Balcony of Abyss
- First edition (Arabic)
- Author: Ibrahim Nasrallah
- Language: Arabic
- Series: Balcony
- Genre: Literary Fiction
- Published: 2013
- Publisher: Arabic Scientific Publishers
- Pages: 325

= Balcony of Abyss =

Book by Ibrahim Nasrallah

Balcony of Abyss is one of the novels in the Balcony series by the Palestinian author Ibrahim Nasrallah. The novel was first published in 2013 by the Arabic Scientific Publishers. The novel was longlisted for the International Prize for Arabic Fiction in 2014.

== The Balcony Series ==
The ‘Balcony’ series consists of a number of novels, each novel standing on its own. This series is the other face to his “Malhamatul Malhatil Filistiniya” or “Palestinian Comedy.”

== About The Novel ==
The novel consists of three characters: A professor, a lawyer, and an executive minister.
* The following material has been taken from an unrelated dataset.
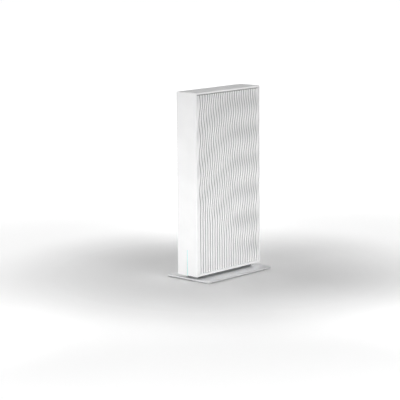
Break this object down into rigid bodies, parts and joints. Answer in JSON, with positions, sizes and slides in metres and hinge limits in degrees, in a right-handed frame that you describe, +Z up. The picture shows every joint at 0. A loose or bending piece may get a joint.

These characters live in a divided reality spanning twenty years before Arab revolutions, up until the final blow. The minister knows nothing other than land violation. The professor knows nothing other than harassing his students. The lawyer knows nothing other than injustice. In the background, the besieged human margin is the only thing able to resist this fascism. ‘Balcony of Abyss’ is a novel about the layers of the human ego, as well as the layer of Arab bureaucracy, and its ability to change its appearance without changing its principles.